Yang: As in all areas of science, there's always room for improvement. An important area that people are pushing [in] the frontier of research on randomized control trials is to combine methods, in particular to combine randomized control trials with methods of structural estimation in economics. This is basically the idea that you write down an economic model and really identify clearly in theory what economic parameters one wants to estimate. So, you might think about these as general parameters that represent aspects of people's economic preferences, such as risk aversion, or it could be behavioral biases like present bias. 

The advance here is really designing randomized control trials with an eye towards estimating the parameters of an economic model. Very few RCTs are actually designed to do such a thing. But the benefit one gets is being able to say more after you've run an RCT. In a narrow sense, if you don't think about integrating your RCT into an economic model, or helping it shed light on an economic model, you can say important things but potentially only relatively narrow things. You can say this treatment had this impact, but it doesn't necessarily deepen our understanding of economics. I think the real opportunity is to combine RCTs with economic theory and in particular structural modeling so that we estimate economic parameters and deepen our understanding of the actual economics of the world and the actual economic model of people's decision making in a particular context.

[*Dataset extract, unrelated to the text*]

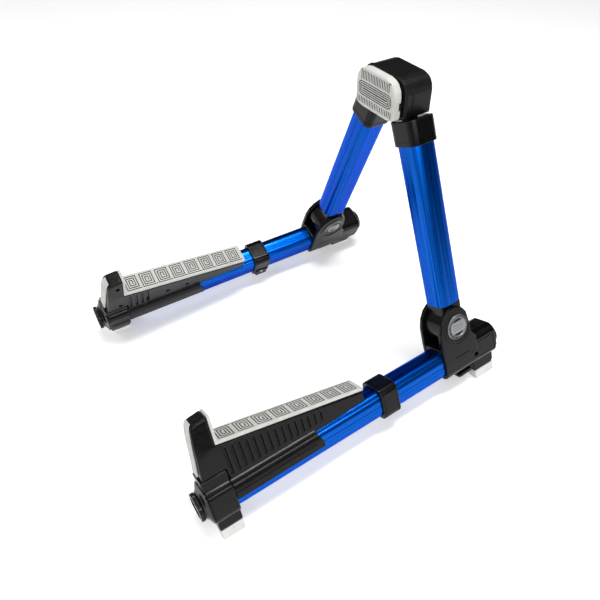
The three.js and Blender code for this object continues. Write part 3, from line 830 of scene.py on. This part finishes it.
def badge(node, facing):
    """Round trim over a fold pin: a dark ring with silver ticks, a lined band and two dark crescents."""
    trim = size(node)
    radius = (trim.f1 - trim.f0) / 2
    inner, outer = sorted((abs(trim.n0), abs(trim.n1)))
    face = outer - 0.55
    dish = radius - 3.9
    base = turned(
        [(0.02, inner), (radius, inner), (radius, outer - 0.5), (radius - 0.5, outer),
         (dish + 0.5, outer), (dish, face), (0.02, face)], "n", count=72,
    )
    half = 0.54 * dish
    band_outline = [point for point in circle(dish - 0.15, count=72) if abs(point[1]) <= half]
    band = prism(band_outline, "n", face - 0.3, outer - 0.1, 0.25, 0.0)
    floor_at = face - 0.45
    mark_floor = outer - 0.35
    crescents = badge_crescents(dish, half, floor_at, outer + 1)
    marks = badge_ticks(radius, mark_floor, outer + 1) + [
        prism(rectangle(-reach, reach, v - 0.3, v + 0.3, 0.2, 2), "n", mark_floor, outer + 1)
        for reach, v in ((dish - 3.4, 0.5 * half), (dish - 2.2, 0.0), (dish - 3.4, -0.5 * half))
    ]
    made = carve(base, join=[band], cut=[together(crescents), together(marks)])

    def inlaid(centre, normal):
        crescent = abs(centre.x - floor_at) < 0.05
        ring = abs(centre.x - outer) < 0.05
        line = abs(centre.x - mark_floor) < 0.05 and math.hypot(centre.y, centre.z) < dish
        return normal.x > 0.9 and (crescent or ring or line)

    paint(made, 1, inlaid)
    if facing < 0:
        made = mirrored(made)
    on_both_legs(made, node, "base", "silver_badge", SILVER, INLAY)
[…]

Once we understand the parameters better, we can actually potentially make predictions about what other types of interventions might be even more effective, potentially even going beyond the interventions that we tried out in our RCT.

“Subsidies and the African Green Revolution: Direct Effects and Social Network Spillovers of Randomized INput Subsidies in Mozambique” appears in the April 2021 issue of the American Economic Journal: Applied Economics.